## Given problem
Repeat the full listing, word for word.

>>

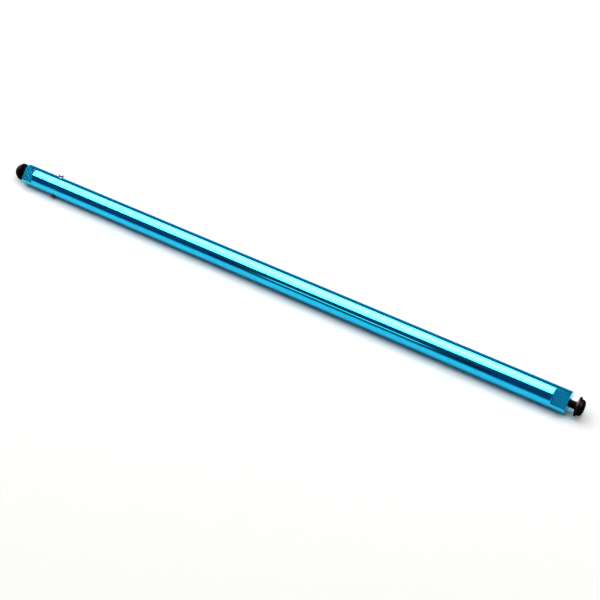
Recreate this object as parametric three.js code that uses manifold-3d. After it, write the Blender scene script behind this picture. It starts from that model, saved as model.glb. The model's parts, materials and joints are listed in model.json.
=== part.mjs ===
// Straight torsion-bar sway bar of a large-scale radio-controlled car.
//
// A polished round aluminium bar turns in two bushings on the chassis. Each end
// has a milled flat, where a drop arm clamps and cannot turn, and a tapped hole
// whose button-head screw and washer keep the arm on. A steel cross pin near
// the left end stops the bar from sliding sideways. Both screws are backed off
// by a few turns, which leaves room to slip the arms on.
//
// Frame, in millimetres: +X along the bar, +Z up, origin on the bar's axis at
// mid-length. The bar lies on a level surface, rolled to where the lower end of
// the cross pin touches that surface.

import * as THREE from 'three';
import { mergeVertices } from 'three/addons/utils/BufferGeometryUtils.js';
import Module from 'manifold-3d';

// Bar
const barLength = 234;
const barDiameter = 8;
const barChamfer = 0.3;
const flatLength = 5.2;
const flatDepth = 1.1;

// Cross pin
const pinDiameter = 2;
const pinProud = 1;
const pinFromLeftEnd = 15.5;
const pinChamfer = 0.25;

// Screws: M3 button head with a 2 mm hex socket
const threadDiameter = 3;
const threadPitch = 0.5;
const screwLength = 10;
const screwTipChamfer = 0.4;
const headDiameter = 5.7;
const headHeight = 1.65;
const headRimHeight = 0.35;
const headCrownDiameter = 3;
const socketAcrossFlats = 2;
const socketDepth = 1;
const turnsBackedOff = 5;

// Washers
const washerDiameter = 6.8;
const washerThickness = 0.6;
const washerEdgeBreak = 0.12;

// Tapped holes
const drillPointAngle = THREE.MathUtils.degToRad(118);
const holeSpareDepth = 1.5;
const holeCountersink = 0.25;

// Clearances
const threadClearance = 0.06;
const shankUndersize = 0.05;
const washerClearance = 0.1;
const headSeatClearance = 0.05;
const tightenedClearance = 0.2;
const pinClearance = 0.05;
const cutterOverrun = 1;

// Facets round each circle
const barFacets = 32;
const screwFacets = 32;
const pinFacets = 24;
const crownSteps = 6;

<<

## Response to the task
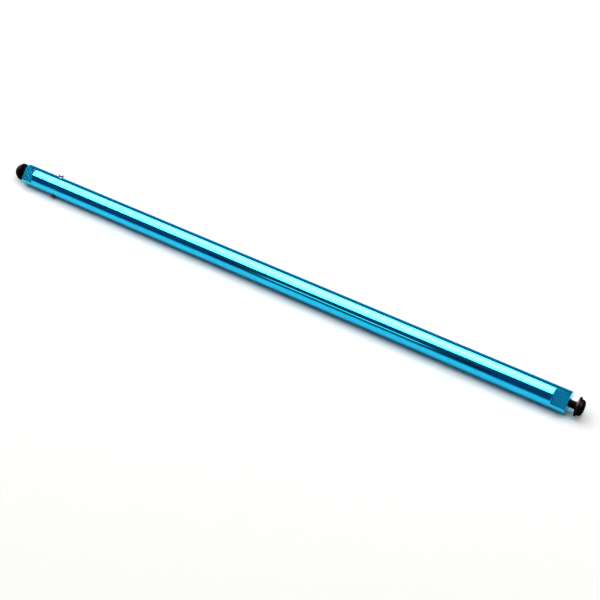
Recreate this object as parametric three.js code that uses manifold-3d. After it, write the Blender scene script behind this picture. It starts from that model, saved as model.glb. The model's parts, materials and joints are listed in model.json.
=== part.mjs ===
// Straight torsion-bar sway bar of a large-scale radio-controlled car.
//
// A polished round aluminium bar turns in two bushings on the chassis. Each end
// has a milled flat, where a drop arm clamps and cannot turn, and a tapped hole
// whose button-head screw and washer keep the arm on. A steel cross pin near
// the left end stops the bar from sliding sideways. Both screws are backed off
// by a few turns, which leaves room to slip the arms on.
//
// Frame, in millimetres: +X along the bar, +Z up, origin on the bar's axis at
// mid-length. The bar lies on a level surface, rolled to where the lower end of
// the cross pin touches that surface.

import * as THREE from 'three';
import { mergeVertices } from 'three/addons/utils/BufferGeometryUtils.js';
import Module from 'manifold-3d';

// Bar
const barLength = 234;
const barDiameter = 8;
const barChamfer = 0.3;
const flatLength = 5.2;
const flatDepth = 1.1;

// Cross pin
const pinDiameter = 2;
const pinProud = 1;
const pinFromLeftEnd = 15.5;
const pinChamfer = 0.25;

// Screws: M3 button head with a 2 mm hex socket
const threadDiameter = 3;
const threadPitch = 0.5;
const screwLength = 10;
const screwTipChamfer = 0.4;
const headDiameter = 5.7;
const headHeight = 1.65;
const headRimHeight = 0.35;
const headCrownDiameter = 3;
const socketAcrossFlats = 2;
const socketDepth = 1;
const turnsBackedOff = 5;

// Washers
const washerDiameter = 6.8;
const washerThickness = 0.6;
const washerEdgeBreak = 0.12;

// Tapped holes
const drillPointAngle = THREE.MathUtils.degToRad(118);
const holeSpareDepth = 1.5;
const holeCountersink = 0.25;

// Clearances
const threadClearance = 0.06;
const shankUndersize = 0.05;
const washerClearance = 0.1;
const headSeatClearance = 0.05;
const tightenedClearance = 0.2;
const pinClearance = 0.05;
const cutterOverrun = 1;

// Facets round each circle
const barFacets = 32;
const screwFacets = 32;
const pinFacets = 24;
const crownSteps = 6;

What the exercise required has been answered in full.